1. Can parents open a joint account with a child at PCCU?

Yes. We encourage a joint setup for minors. This way, parents or guardians can monitor activity and help guide responsible account use.

2. Does PCCU offer tools to help children track spending digitally?

We do. We provide access to online platforms and mobile apps that let our young members check balances and set alerts. It’s an easy way to stay organized.

3. Can youth enroll in financial literacy workshops if they are not members yet?

We welcome non-members at many of our events. We believe sharing knowledge benefits the entire community, so we partner with schools and local groups to reach more kids.

4. How do we handle lost debit cards for minors?

We have a process to disable the card quickly. Parents or guardians contact us, and we take immediate steps to prevent unauthorized charges. Then we issue a replacement.

5. Is there a minimum balance for youth savings accounts?

Our youth accounts generally have a low or no minimum balance requirement. We want children to feel comfortable starting with small deposits.

6. Do we offer any rewards for saving consistently?

We sometimes run promotions for young savers, such as small gifts or reduced fees, to encourage regular deposits. These vary by season and location.
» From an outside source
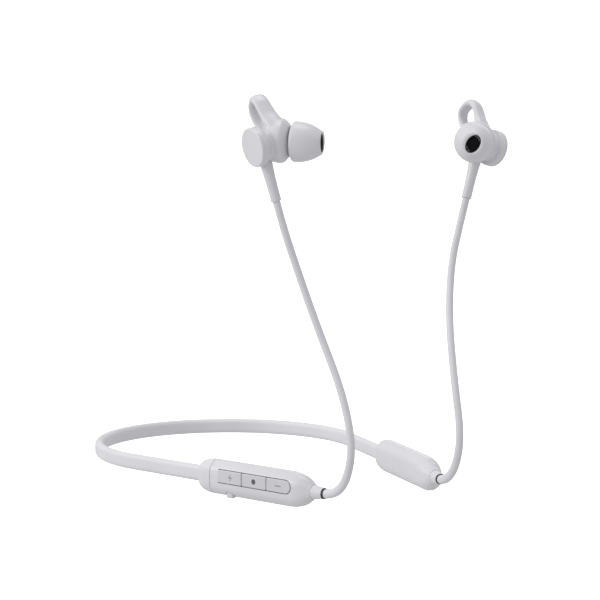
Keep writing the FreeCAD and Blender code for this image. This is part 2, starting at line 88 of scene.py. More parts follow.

7. What if a teen wants to open a CD (Certificate of Deposit)?

Teens can open CDs with parental involvement if they meet basic requirements. We explain how CDs lock in funds for a set term and offer higher interest rates than regular savings.

8. Can older teens get help with student loan guidance?

Our staff offers basic information about federal and private student loans. While we may not provide every loan type ourselves, we can point teens to trusted resources.

9. Do we have any internship or mentorship programs for high school students?

We do. Occasionally, we host internships or job shadowing. These programs let teens learn about financial operations, customer service, and more.

10. Are there fees for attending PCCU’s financial literacy workshops?

We typically host these workshops free of charge. Our mission is to educate, not to burden families with extra costs.